The US treasury warned in a white paper that Brussels’ ongoing investigation into Apple’s tax deal with Ireland could “create an unfortunate international tax policy precedent.” On Thursday, the European Commission responded that there was “no bias” against US companies.
After two years of investigations, antitrust chief Margrethe Vestager is expected to issue a decision on allegations of tax dodging by Apple in the autumn.
The commission is considering whether the company used so-called “transfer pricing arrangements” to move profits around in order to avoid tax.
Ireland is implicated in letting Apple pay a tiny amount of tax.
Technically, this means that it may have benefited from illegal state aid.
“Tax rulings may involve state aid within the meaning of EU rules if they are used to provide selective advantages to a specific company or group of companies,” the commission states.
But the US treasury warned that Vestager’s office was in danger of overstepping its bounds “beyond enforcement of competition and state aid law under the TFEU [Treaty on the Functioning of the EU] into that of a supra-national tax authority.”
It said it was considering “potential responses should the commission continue its present course,” adding: “a strongly preferred and mutually beneficial outcome would be a return to the system and practice of international tax cooperation that has long fostered cross-border investment between the United States and EU member states.”

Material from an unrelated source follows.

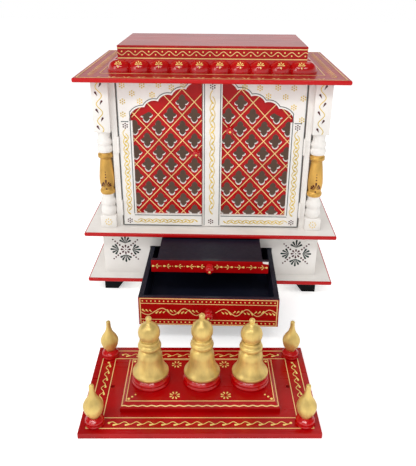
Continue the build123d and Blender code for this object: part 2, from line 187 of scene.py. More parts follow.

Vestager has already ordered the payment of more than €20 million in back taxes from Starbucks and Fiat Chrysler over similar tax deals with the Netherlands and Luxembourg, and Ireland could be instructed to reclaim up to tens of billions of dollars from Apple.
The US government’s bean counters are worried about the crackdown, however:
There is the possibility that any repayments ordered by the commission will be considered foreign income taxes that are creditable against US taxes owed by the companies in the United States.

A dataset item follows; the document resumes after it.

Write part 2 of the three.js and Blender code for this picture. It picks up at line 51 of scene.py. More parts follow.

If so, the companies’ US tax liability would be reduced.
To the extent that such foreign taxes are imposed on income that should not have been attributable to the relevant member state, that outcome is deeply troubling, as it would effectively constitute a transfer of revenue to the EU from the US government and its taxpayers.
Put another way, the US treasury appears to be saying: “we get to tax our multinationals, not the EU.”
Apple CEO Tim Cook has always denied any wrongdoing.
The commission has also been pursuing a similar investigation against Amazon in Luxembourg and has warned that other cases may be on the way.
“A substantial number of additional cases against US companies may lead to a growing chilling effect on US-EU cross-border investment,” the treasury hit back.
On Thursday, the commission’s spokesperson, Alexander Winterstein, said that it had taken note of the white paper, before drily saying that EU state aid rules have been in place for years.
“With regard to the insinuation of bias, let me repeat what commissioner Vestager has been saying, which is that EU law and competition rules apply indiscriminately to all companies operating in Europe, whether they are big companies or small companies, whether they are companies that are European or companies from outside Europe.
There is absolutely no trace of a bias here,” he added.